1. Basics of Differential Equations:

(i) Order of differential equation:

The order of a differential equation is the order of the highest differential coefficient appearing in it.

(ii) Degree of differential equation:

The degree of a differential equation is the degree of the derivative of the highest order appearing in it, after it has been expressed in a form free from radicals and fractions (as far as derivatives are concerned).

2. General and Particular Solution of Differential Equation:

A solution of a differential equation is an expression for the dependent variable in terms of the independent variable which satisfies a given relation.

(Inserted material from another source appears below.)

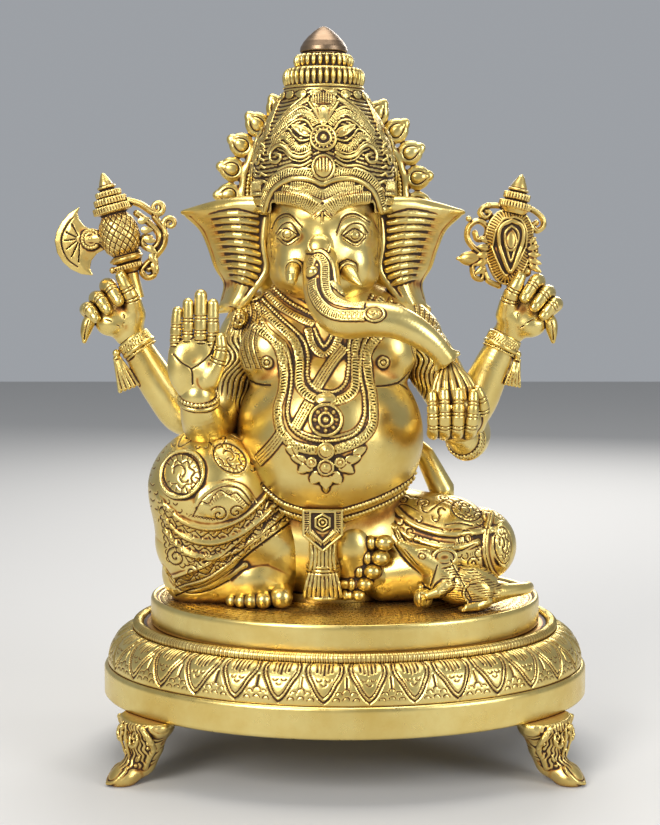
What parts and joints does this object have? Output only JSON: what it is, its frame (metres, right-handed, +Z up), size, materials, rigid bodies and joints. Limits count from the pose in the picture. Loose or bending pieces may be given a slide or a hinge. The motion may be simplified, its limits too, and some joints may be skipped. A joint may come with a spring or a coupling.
{
  "type": "ganesha idol",
  "caption": "Seated four-armed elephant-headed deity in cast brass with tall crown, petal halo and mouse, on an oval lotus base with splayed ornate feet.",
  "frame": {"origin": "on the ground, under the middle of the oval base", "axes": "+Z up to the crown's finial, -Y to the front that the figure faces, +X to the right as seen from the front"},
  "size_m": [0.3387, 0.2402, 0.457],
  "materials": {
    "polished_brass": "polished high points with dark lacquer left in the engraving",
    "aged_brass": "darker antiqued brass in the dense ornament",
    "copper_tinted_brass": "polished, reddish",
    "steel_fasteners": "zinc plated"
  },
  "bodies": {
    "root": {"front_left_foot": "aged_brass", "front_right_foot": "aged_brass", "rear_left_foot": "aged_brass", "rear_right_foot": "aged_brass", "foot_screws": "steel_fasteners", "base_rim": "polished_brass", "plinth": "polished_brass", "plinth_screws": "steel_fasteners", "seat_plate": "aged_brass", "figure_bolts": "steel_fasteners", "torso": "polished_brass", "sash": "polished_brass", "raised_leg": "polished_brass", "raised_foot": "polished_brass", "folded_leg": "polished_brass", "folded_foot": "polished_brass", "head": "polished_brass", "trunk": "polished_brass", "left_tusk": "polished_brass", "right_tusk": "polished_brass", "left_ear": "polished_brass", "right_ear": "polished_brass", "crown": "polished_brass", "crown_finial": "copper_tinted_brass", "halo": "polished_brass", "axe_arm": "polished_brass", "axe_hand": "polished_brass", "axe_mace": "aged_brass", "conch_arm": "polished_brass", "conch_hand": "polished_brass", "conch": "aged_brass", "blessing_arm": "polished_brass", "blessing_hand": "polished_brass", "offering_arm": "polished_brass", "offering_hand": "polished_brass", "modak": "aged_brass", "mouse": "polished_brass"}
  },
  "joints": []
}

The general solution includes all possible solutions and typically includes arbitrary constants or arbitrary functions.

A solution without arbitrary constants is called a particular solution.

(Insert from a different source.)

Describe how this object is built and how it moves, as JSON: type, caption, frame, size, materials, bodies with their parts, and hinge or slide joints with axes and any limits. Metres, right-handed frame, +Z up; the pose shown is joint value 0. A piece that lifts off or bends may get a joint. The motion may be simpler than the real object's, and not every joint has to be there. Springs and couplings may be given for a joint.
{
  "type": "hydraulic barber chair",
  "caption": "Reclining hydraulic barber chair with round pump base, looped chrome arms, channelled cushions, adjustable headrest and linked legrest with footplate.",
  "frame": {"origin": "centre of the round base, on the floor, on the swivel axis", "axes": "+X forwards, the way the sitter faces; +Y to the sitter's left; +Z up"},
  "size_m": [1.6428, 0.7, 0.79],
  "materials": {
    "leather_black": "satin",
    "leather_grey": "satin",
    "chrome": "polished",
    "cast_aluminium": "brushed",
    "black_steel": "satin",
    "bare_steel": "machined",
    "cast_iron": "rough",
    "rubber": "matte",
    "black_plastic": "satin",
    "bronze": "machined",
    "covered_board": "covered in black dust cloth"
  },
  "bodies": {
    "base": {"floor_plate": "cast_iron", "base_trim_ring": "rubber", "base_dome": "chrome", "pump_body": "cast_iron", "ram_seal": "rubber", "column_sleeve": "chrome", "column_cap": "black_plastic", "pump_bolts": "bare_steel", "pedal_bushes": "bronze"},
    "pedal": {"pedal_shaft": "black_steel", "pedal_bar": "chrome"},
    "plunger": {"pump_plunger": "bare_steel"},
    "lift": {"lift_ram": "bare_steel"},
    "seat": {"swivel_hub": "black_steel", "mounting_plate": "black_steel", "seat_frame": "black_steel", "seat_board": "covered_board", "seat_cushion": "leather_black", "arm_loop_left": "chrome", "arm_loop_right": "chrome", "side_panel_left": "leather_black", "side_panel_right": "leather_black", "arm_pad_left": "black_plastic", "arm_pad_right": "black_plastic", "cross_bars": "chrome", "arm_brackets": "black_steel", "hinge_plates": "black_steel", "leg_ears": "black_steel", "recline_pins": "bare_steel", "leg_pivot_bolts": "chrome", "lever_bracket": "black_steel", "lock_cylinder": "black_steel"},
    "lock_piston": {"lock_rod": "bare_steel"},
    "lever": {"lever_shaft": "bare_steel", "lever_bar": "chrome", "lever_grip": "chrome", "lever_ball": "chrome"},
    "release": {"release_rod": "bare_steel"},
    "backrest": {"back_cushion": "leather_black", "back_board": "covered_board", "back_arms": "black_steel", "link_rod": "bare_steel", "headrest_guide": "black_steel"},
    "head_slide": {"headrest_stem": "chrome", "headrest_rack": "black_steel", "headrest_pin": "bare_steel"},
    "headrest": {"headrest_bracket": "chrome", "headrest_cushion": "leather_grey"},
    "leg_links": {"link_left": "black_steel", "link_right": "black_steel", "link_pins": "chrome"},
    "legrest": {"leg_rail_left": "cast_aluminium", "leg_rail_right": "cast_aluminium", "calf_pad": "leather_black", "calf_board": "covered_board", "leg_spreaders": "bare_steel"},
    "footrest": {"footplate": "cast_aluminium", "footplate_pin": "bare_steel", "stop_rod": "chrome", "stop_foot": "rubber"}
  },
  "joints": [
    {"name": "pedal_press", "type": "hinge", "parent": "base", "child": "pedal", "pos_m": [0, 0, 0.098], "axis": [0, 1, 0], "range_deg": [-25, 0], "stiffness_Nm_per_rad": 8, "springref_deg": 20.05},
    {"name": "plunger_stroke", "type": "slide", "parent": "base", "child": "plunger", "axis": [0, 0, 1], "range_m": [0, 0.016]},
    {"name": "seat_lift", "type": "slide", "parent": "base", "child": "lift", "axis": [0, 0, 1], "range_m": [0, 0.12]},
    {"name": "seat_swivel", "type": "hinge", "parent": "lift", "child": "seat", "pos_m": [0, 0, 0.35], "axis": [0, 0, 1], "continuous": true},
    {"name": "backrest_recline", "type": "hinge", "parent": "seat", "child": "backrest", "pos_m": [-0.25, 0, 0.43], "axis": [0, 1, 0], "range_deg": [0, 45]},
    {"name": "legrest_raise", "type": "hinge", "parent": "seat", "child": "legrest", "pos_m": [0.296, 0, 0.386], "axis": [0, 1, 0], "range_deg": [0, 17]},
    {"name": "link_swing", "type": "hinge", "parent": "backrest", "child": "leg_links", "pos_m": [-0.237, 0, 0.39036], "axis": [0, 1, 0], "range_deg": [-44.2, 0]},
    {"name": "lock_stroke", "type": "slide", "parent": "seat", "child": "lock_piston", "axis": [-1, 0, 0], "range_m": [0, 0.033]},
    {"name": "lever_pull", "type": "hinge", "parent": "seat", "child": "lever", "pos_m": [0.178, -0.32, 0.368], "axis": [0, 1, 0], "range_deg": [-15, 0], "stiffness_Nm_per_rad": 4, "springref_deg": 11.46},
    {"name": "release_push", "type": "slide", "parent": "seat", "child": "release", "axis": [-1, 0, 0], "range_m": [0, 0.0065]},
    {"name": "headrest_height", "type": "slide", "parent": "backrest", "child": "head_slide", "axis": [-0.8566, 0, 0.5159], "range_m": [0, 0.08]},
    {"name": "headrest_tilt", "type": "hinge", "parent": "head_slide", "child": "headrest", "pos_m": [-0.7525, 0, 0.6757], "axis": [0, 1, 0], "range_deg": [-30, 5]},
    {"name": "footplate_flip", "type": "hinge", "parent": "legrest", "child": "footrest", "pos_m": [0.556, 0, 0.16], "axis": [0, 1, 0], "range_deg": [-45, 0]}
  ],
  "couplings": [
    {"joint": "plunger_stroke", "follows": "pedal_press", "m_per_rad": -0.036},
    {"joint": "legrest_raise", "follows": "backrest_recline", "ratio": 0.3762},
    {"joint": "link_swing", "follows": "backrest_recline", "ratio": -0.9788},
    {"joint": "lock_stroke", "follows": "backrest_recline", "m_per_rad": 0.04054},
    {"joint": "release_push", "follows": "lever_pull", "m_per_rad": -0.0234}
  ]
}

3. Formation of Differential Equation:

If an equation in dependent and independent variables having some arbitrary constant is given, a differential equation can be obtained by differentiating the given equation w.r.t. the independent variable as many times as the number of arbitrary constants in it or by eliminating the arbitrary constants.

4. Linear Differential Equation:

The solution of linear differential equation in the form $\frac{d y}{d x} + P y = Q$ , where $P$ and $Q$ are constants or functions of the independent variable $x$ only will be $y \cdot e^{\int P d x} = \int Q \cdot e^{\int P d x} + C$ , where $C$ is a constant.

The solution of linear differential equation in the form $\frac{d x}{d y} + P x = Q$ , where $P$ and $Q$ are the functions of $y$ only will be $x \cdot e^{\int P d y} = \int Q \cdot e^{\int P d y} + C$ , where $C$ is a constant.

5. Variable Separable Form:

If the differential equation can be written as $f (x) d x + g (y) d y = 0$ , then such differential equations are called variable-separable type. A general solution of this is given by $\int f (x) d x + \int g (y) d y = c$ , where $c$ is an arbitrary constant.

6. Homogeneous Differential Equation:

A differential equation of the form $\frac{d y}{d x} = \frac{f (x, y)}{g (x, y)},$ where $f (x, y) & g (x, y)$ are homogeneous functions of $x$ and $y,$ i.e., of the same degree, is called homogeneous differential equation. This equation can be reduced to the form $\frac{d y}{d x} = h (\frac{x}{y})$ & is solved by substituting $y = v x$ , so that the dependent variable $y$ is changed to another variable $v,$ where $v$ is some unknown function. Then, the differential equation is transformed to an equation with variables separable.